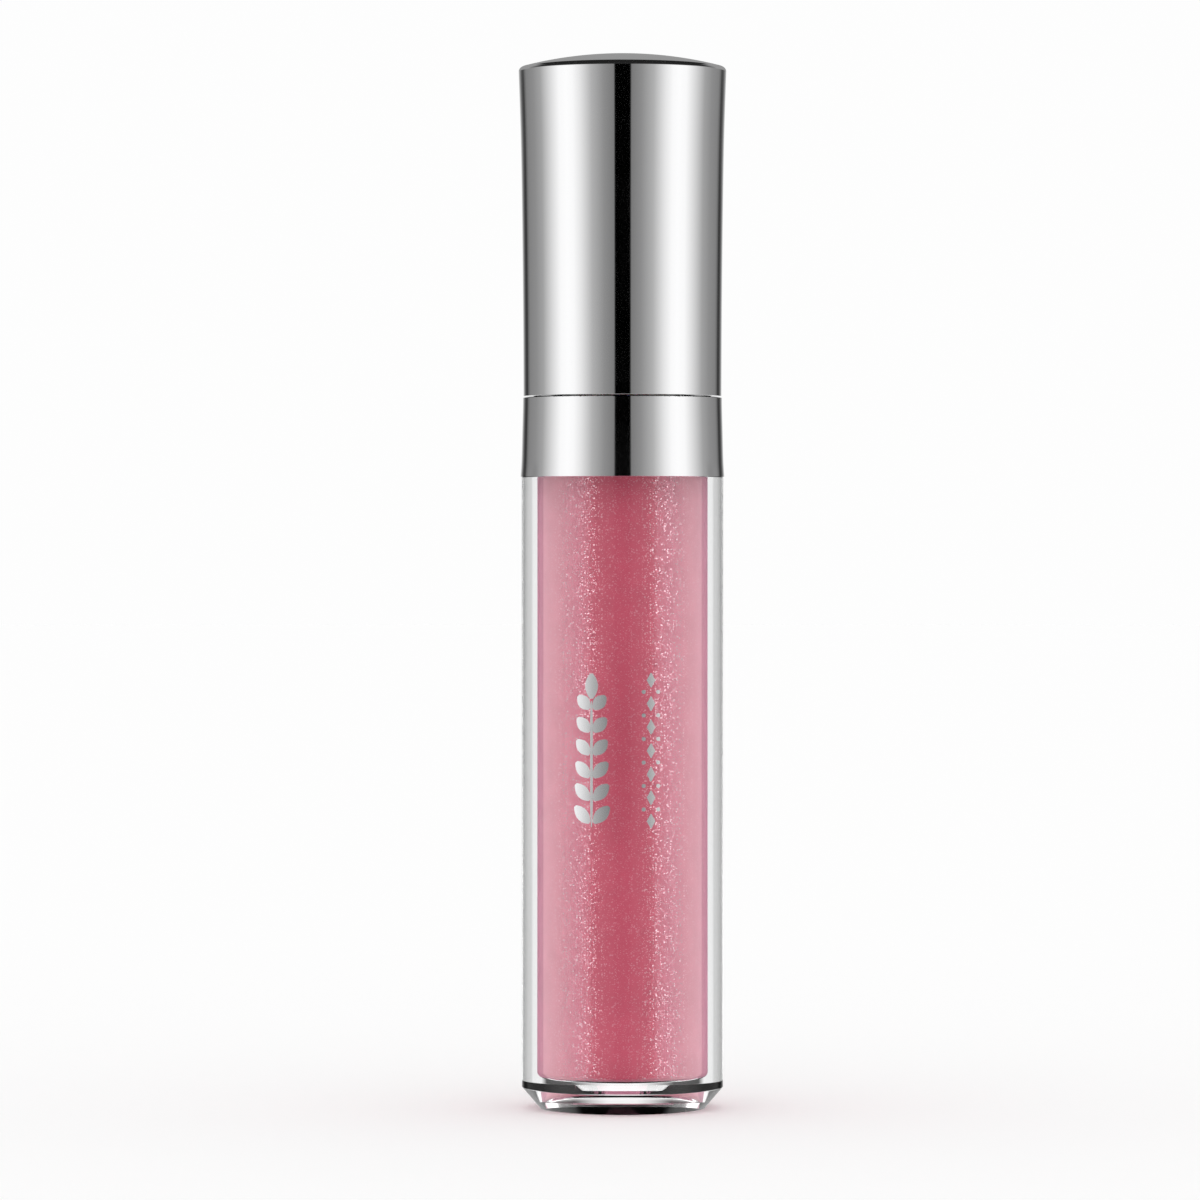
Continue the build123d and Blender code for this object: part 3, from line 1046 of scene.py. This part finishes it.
def world_direction(tree):
    """The azimuth from the front and the height above or below the horizon of a direction, in degrees."""
    place = tree.nodes.new("ShaderNodeTexCoord")
    split = tree.nodes.new("ShaderNodeSeparateXYZ")
    tree.links.new(place.outputs["Generated"], split.inputs["Vector"])
    forward = math_node(tree, "MULTIPLY", split.outputs["Y"], -1)
    angle = math_node(tree, "ARCTAN2", split.outputs["X"], forward)
    azimuth = math_node(tree, "DEGREES", math_node(tree, "ABSOLUTE", angle))
    height = math_node(tree, "DEGREES", math_node(tree, "ARCSINE", split.outputs["Z"]))
    return azimuth, height


def levels(tree, degrees, low, high, stops):
    """Brightness along an angle, from (degrees, level) stops between low and high degrees."""
    share = math_node(tree, "DIVIDE", math_node(tree, "SUBTRACT", degrees, low), high - low)
    return shades(tree, share, [((at - low) / (high - low), level) for at, level in stops])


def by_azimuth(tree, azimuth, stops):
    return levels(tree, azimuth, 0, 180, stops)


def by_height(tree, height, stops):
    return levels(tree, height, -90, 90, stops)


def seen_in_mirrors(tree, azimuth, height):
    """Tall soft boxes at both sides, a dark slot at the front, a grey wall behind and dark flags above."""
    sides = by_azimuth(
        tree, azimuth,
        [
            (0, 0.0), (8.8, 0.0), (9.6, 0.2), (21, 0.28), (35, 0.46), (49, 0.84), (58, 1.02), (66, 1.06),
            (76, 1.02), (91, 0.69), (105, 0.38), (119, 0.28), (136, 0.23), (141, 0.15), (146, 0.035),
            (153, 0.06), (160, 0.22), (168, 0.55), (180, 0.9),
        ],
    )
    flags = by_azimuth(tree, azimuth, [(110, 0.02), (130, 0.31)])
    is_behind = by_azimuth(tree, azimuth, [(110, 0.0), (130, 1.0)])
    over_low_edge = by_height(tree, height, [(3, 0.0), (6, 1.0)])
    over_boxes = by_height(tree, height, [(9, 0.0), (13, 1.0)])
    overhead = by_height(tree, height, [(32, 0.0), (38, 1.0)])
    table = by_height(tree, height, [(-62, 0.0), (-52, 1.0), (-22, 1.0), (-12, 0.0)])
    seen = blended(tree, over_boxes, sides, flags)
    seen = blended(tree, math_node(tree, "MULTIPLY", over_low_edge, is_behind), seen, flags)
    steep = math_node(tree, "GREATER_THAN", math_node(tree, "ABSOLUTE", height), 58)
    seen = blended(tree, math_node(tree, "MAXIMUM", overhead, steep), seen, grey(0.015))
    return blended(tree, table, seen, grey(0.9))


def seen_through_wall(tree, azimuth, height):
    """What the clear wall bends into view: bright sides that light the gloss, and the bands behind."""
    around = by_azimuth(
        tree, azimuth,
        [
            (0, 0.12), (38, 0.15), (48, SIDE_LIGHT), (94, SIDE_LIGHT), (99, 0.77), (121, 0.77), (124, 1.0),
            (135, 1.0), (140, 0.06), (157, 0.06), (168, 0.7), (174, 1.0),
        ],
    )
    steepness = math_node(tree, "ABSOLUTE", height)
    steep = levels(tree, steepness, 0, 90, [(26, 0.0), (38, 1.0)])
    return blended(tree, steep, around, grey(TOP_LIGHT))


def make_world():
    """A plain studio whose light differs for mirrors, for the clear wall and for everything else."""
    world = bpy.data.worlds.new("studio")
    bpy.context.scene.world = world
    world.use_nodes = True
    tree = world.node_tree
    azimuth, height = world_direction(tree)
    mirrored = seen_in_mirrors(tree, azimuth, height)
    through = seen_through_wall(tree, azimuth, height)
    path = tree.nodes.new("ShaderNodeLightPath")
    seen = blended(tree, path.outputs["Is Glossy Ray"], grey(1.0), mirrored)
    seen = blended(tree, path.outputs["Is Transmission Ray"], seen, through)
    seen = blended(tree, path.outputs["Is Camera Ray"], seen, grey(BACKDROP))
    tree.links.new(seen, tree.nodes["Background"].inputs["Color"])


def make_floor():
    """A wide matt floor, left out of mirrors and of what the clear wall bends into view."""
    floor = turned("studio_floor", [(0, FLOOR_TOP), (FLOOR_R, FLOOR_TOP), (FLOOR_R, -1), (0, -1)], 64)
    material, _, shader = new_material("pale_floor")
    shader.inputs["Base Color"].default_value = grey(BACKDROP)
    shader.inputs["Roughness"].default_value = 0.9
    shader.inputs["Specular IOR Level"].default_value = 0
    paint(floor, material)
    floor.visible_glossy = False
    floor.visible_transmission = False


def make_camera():
    """A long lens a little above mid height, tipped down by a hair."""
    distance = 0.574
    height = 0.0543
    aside = -0.00212
    tip_degrees = 0.64
    lens = bpy.data.cameras.new("camera")
    lens.sensor_width = 36
    lens.lens = 182.6
    lens.clip_start = 0.01
    camera = new_object("camera", lens)
    camera.location = (aside, -distance, height)
    camera.rotation_euler = (math.radians(90 - tip_degrees), 0, 0)
    bpy.context.scene.camera = camera


bpy.context.scene.view_settings.view_transform = "Standard"
bpy.context.scene.render.film_transparent = False
make_world()
make_floor()
make_camera()

# Each piece: its maker, its material, the body it rides on, the CAD node it replaces and its slot
pieces = [
    (make_barrel, clear_plastic(), "bottle", "bottle", "clear_wall"),
    (make_gloss, gloss_material(), "bottle", "gloss_fill", "gloss"),
    (make_collar, mirror_silver("mirror_collar"), "bottle", "shoulder_collar", "mirror_silver"),
    (make_cap, mirror_silver("mirror_cap"), "cap", "cap_shell", "mirror_silver"),
    (make_wiper, soft_white("wiper_white"), "bottle", "wiper", "soft_white"),
    (make_rod, frosted_rod(), "cap", "applicator_rod", "clear_rod"),
    (make_label, label_material(), "bottle", "base_label", "label_black"),
    (make_tip_core, core_material(), "cap", "tip_core", "tip_core"),
    (make_tip_coat, coat_material(), "cap", "tip_flock", "flock"),
    (make_fibres, fibre_material(), "cap", None, "flock"),
    (make_bead, bead_material(), "cap", None, "gloss"),
    (make_ornament, foil_material(), "bottle", None, "mirror_silver"),
]
for make, material, body, cad_node, slot in pieces:
    piece = paint(make(), material)
    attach(piece, body)
    if cad_node:
        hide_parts(cad_node)

paint(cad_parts["inner_cap"], soft_white("liner_white"))
paint(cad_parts["sealing_washer"], soft_white("washer_white"))
paint(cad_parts["cap_weight"], steel_material())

* _Task prompt_:
Reproduce all of the material above word for word.

* _Response to this task_:
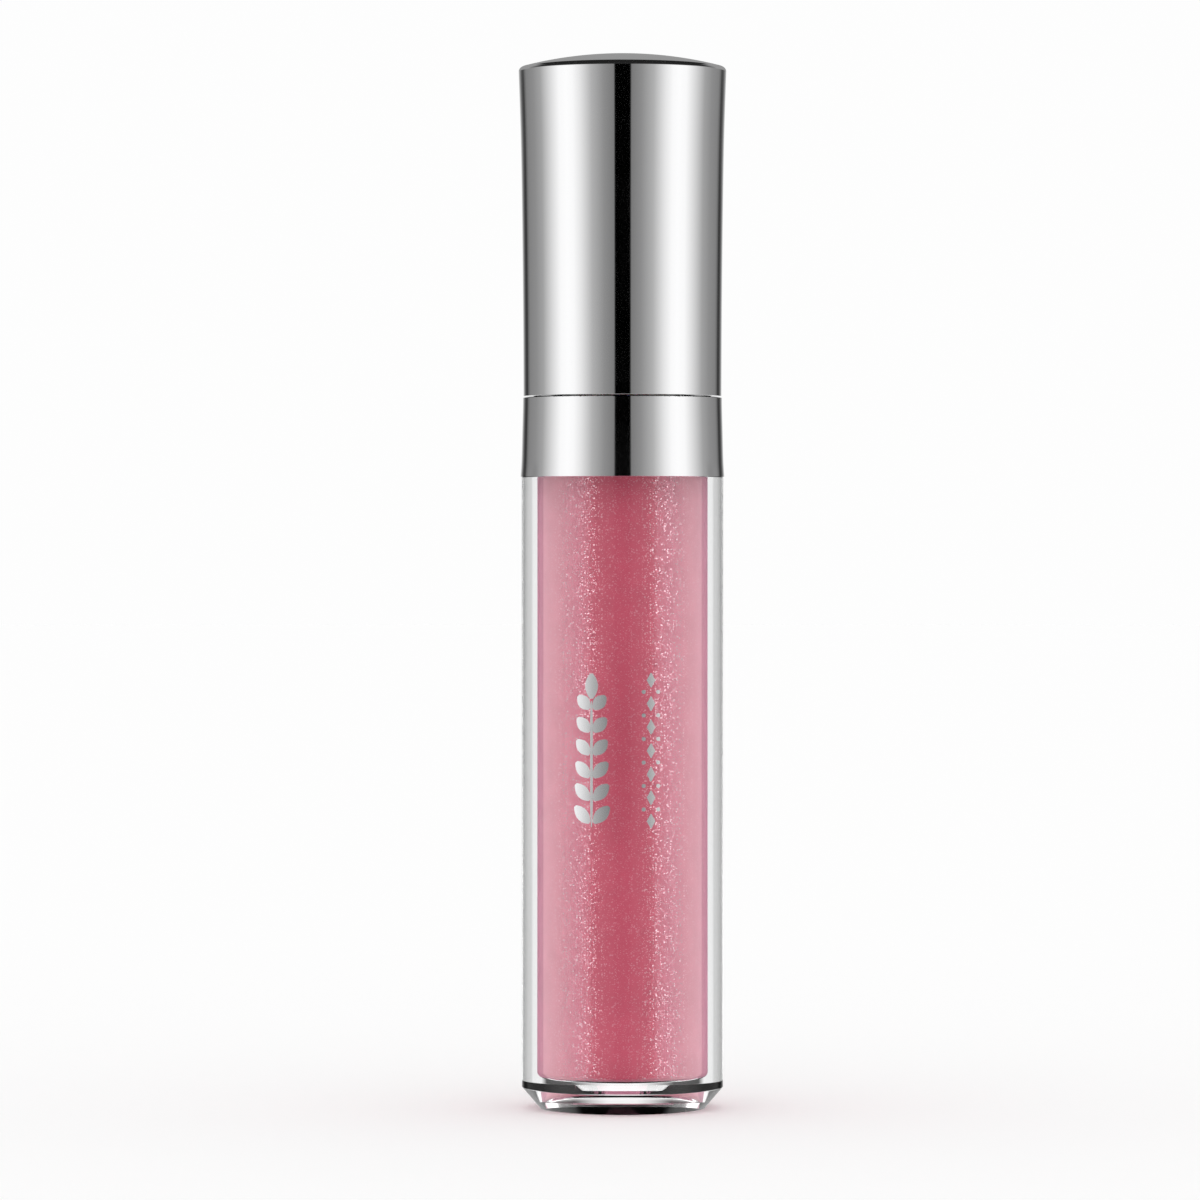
Continue the build123d and Blender code for this object: part 3, from line 1046 of scene.py. This part finishes it.
def world_direction(tree):
    """The azimuth from the front and the height above or below the horizon of a direction, in degrees."""
    place = tree.nodes.new("ShaderNodeTexCoord")
    split = tree.nodes.new("ShaderNodeSeparateXYZ")
    tree.links.new(place.outputs["Generated"], split.inputs["Vector"])
    forward = math_node(tree, "MULTIPLY", split.outputs["Y"], -1)
    angle = math_node(tree, "ARCTAN2", split.outputs["X"], forward)
    azimuth = math_node(tree, "DEGREES", math_node(tree, "ABSOLUTE", angle))
    height = math_node(tree, "DEGREES", math_node(tree, "ARCSINE", split.outputs["Z"]))
    return azimuth, height


def levels(tree, degrees, low, high, stops):
    """Brightness along an angle, from (degrees, level) stops between low and high degrees."""
    share = math_node(tree, "DIVIDE", math_node(tree, "SUBTRACT", degrees, low), high - low)
    return shades(tree, share, [((at - low) / (high - low), level) for at, level in stops])


def by_azimuth(tree, azimuth, stops):
    return levels(tree, azimuth, 0, 180, stops)


def by_height(tree, height, stops):
    return levels(tree, height, -90, 90, stops)


def seen_in_mirrors(tree, azimuth, height):
    """Tall soft boxes at both sides, a dark slot at the front, a grey wall behind and dark flags above."""
    sides = by_azimuth(
        tree, azimuth,
        [
            (0, 0.0), (8.8, 0.0), (9.6, 0.2), (21, 0.28), (35, 0.46), (49, 0.84), (58, 1.02), (66, 1.06),
            (76, 1.02), (91, 0.69), (105, 0.38), (119, 0.28), (136, 0.23), (141, 0.15), (146, 0.035),
            (153, 0.06), (160, 0.22), (168, 0.55), (180, 0.9),
        ],
    )
    flags = by_azimuth(tree, azimuth, [(110, 0.02), (130, 0.31)])
    is_behind = by_azimuth(tree, azimuth, [(110, 0.0), (130, 1.0)])
    over_low_edge = by_height(tree, height, [(3, 0.0), (6, 1.0)])
    over_boxes = by_height(tree, height, [(9, 0.0), (13, 1.0)])
    overhead = by_height(tree, height, [(32, 0.0), (38, 1.0)])
    table = by_height(tree, height, [(-62, 0.0), (-52, 1.0), (-22, 1.0), (-12, 0.0)])
    seen = blended(tree, over_boxes, sides, flags)
    seen = blended(tree, math_node(tree, "MULTIPLY", over_low_edge, is_behind), seen, flags)
    steep = math_node(tree, "GREATER_THAN", math_node(tree, "ABSOLUTE", height), 58)
    seen = blended(tree, math_node(tree, "MAXIMUM", overhead, steep), seen, grey(0.015))
    return blended(tree, table, seen, grey(0.9))


def seen_through_wall(tree, azimuth, height):
    """What the clear wall bends into view: bright sides that light the gloss, and the bands behind."""
    around = by_azimuth(
        tree, azimuth,
        [
            (0, 0.12), (38, 0.15), (48, SIDE_LIGHT), (94, SIDE_LIGHT), (99, 0.77), (121, 0.77), (124, 1.0),
            (135, 1.0), (140, 0.06), (157, 0.06), (168, 0.7), (174, 1.0),
        ],
    )
    steepness = math_node(tree, "ABSOLUTE", height)
    steep = levels(tree, steepness, 0, 90, [(26, 0.0), (38, 1.0)])
    return blended(tree, steep, around, grey(TOP_LIGHT))


def make_world():
    """A plain studio whose light differs for mirrors, for the clear wall and for everything else."""
    world = bpy.data.worlds.new("studio")
    bpy.context.scene.world = world
    world.use_nodes = True
    tree = world.node_tree
    azimuth, height = world_direction(tree)
    mirrored = seen_in_mirrors(tree, azimuth, height)
    through = seen_through_wall(tree, azimuth, height)
    path = tree.nodes.new("ShaderNodeLightPath")
    seen = blended(tree, path.outputs["Is Glossy Ray"], grey(1.0), mirrored)
    seen = blended(tree, path.outputs["Is Transmission Ray"], seen, through)
    seen = blended(tree, path.outputs["Is Camera Ray"], seen, grey(BACKDROP))
    tree.links.new(seen, tree.nodes["Background"].inputs["Color"])


def make_floor():
    """A wide matt floor, left out of mirrors and of what the clear wall bends into view."""
    floor = turned("studio_floor", [(0, FLOOR_TOP), (FLOOR_R, FLOOR_TOP), (FLOOR_R, -1), (0, -1)], 64)
    material, _, shader = new_material("pale_floor")
    shader.inputs["Base Color"].default_value = grey(BACKDROP)
    shader.inputs["Roughness"].default_value = 0.9
    shader.inputs["Specular IOR Level"].default_value = 0
    paint(floor, material)
    floor.visible_glossy = False
    floor.visible_transmission = False


def make_camera():
    """A long lens a little above mid height, tipped down by a hair."""
    distance = 0.574
    height = 0.0543
    aside = -0.00212
    tip_degrees = 0.64
    lens = bpy.data.cameras.new("camera")
    lens.sensor_width = 36
    lens.lens = 182.6
    lens.clip_start = 0.01
    camera = new_object("camera", lens)
    camera.location = (aside, -distance, height)
    camera.rotation_euler = (math.radians(90 - tip_degrees), 0, 0)
    bpy.context.scene.camera = camera


bpy.context.scene.view_settings.view_transform = "Standard"
bpy.context.scene.render.film_transparent = False
make_world()
make_floor()
make_camera()

# Each piece: its maker, its material, the body it rides on, the CAD node it replaces and its slot
pieces = [
    (make_barrel, clear_plastic(), "bottle", "bottle", "clear_wall"),
    (make_gloss, gloss_material(), "bottle", "gloss_fill", "gloss"),
    (make_collar, mirror_silver("mirror_collar"), "bottle", "shoulder_collar", "mirror_silver"),
    (make_cap, mirror_silver("mirror_cap"), "cap", "cap_shell", "mirror_silver"),
    (make_wiper, soft_white("wiper_white"), "bottle", "wiper", "soft_white"),
    (make_rod, frosted_rod(), "cap", "applicator_rod", "clear_rod"),
    (make_label, label_material(), "bottle", "base_label", "label_black"),
    (make_tip_core, core_material(), "cap", "tip_core", "tip_core"),
    (make_tip_coat, coat_material(), "cap", "tip_flock", "flock"),
    (make_fibres, fibre_material(), "cap", None, "flock"),
    (make_bead, bead_material(), "cap", None, "gloss"),
    (make_ornament, foil_material(), "bottle", None, "mirror_silver"),
]
for make, material, body, cad_node, slot in pieces:
    piece = paint(make(), material)
    attach(piece, body)
    if cad_node:
        hide_parts(cad_node)

paint(cad_parts["inner_cap"], soft_white("liner_white"))
paint(cad_parts["sealing_washer"], soft_white("washer_white"))
paint(cad_parts["cap_weight"], steel_material())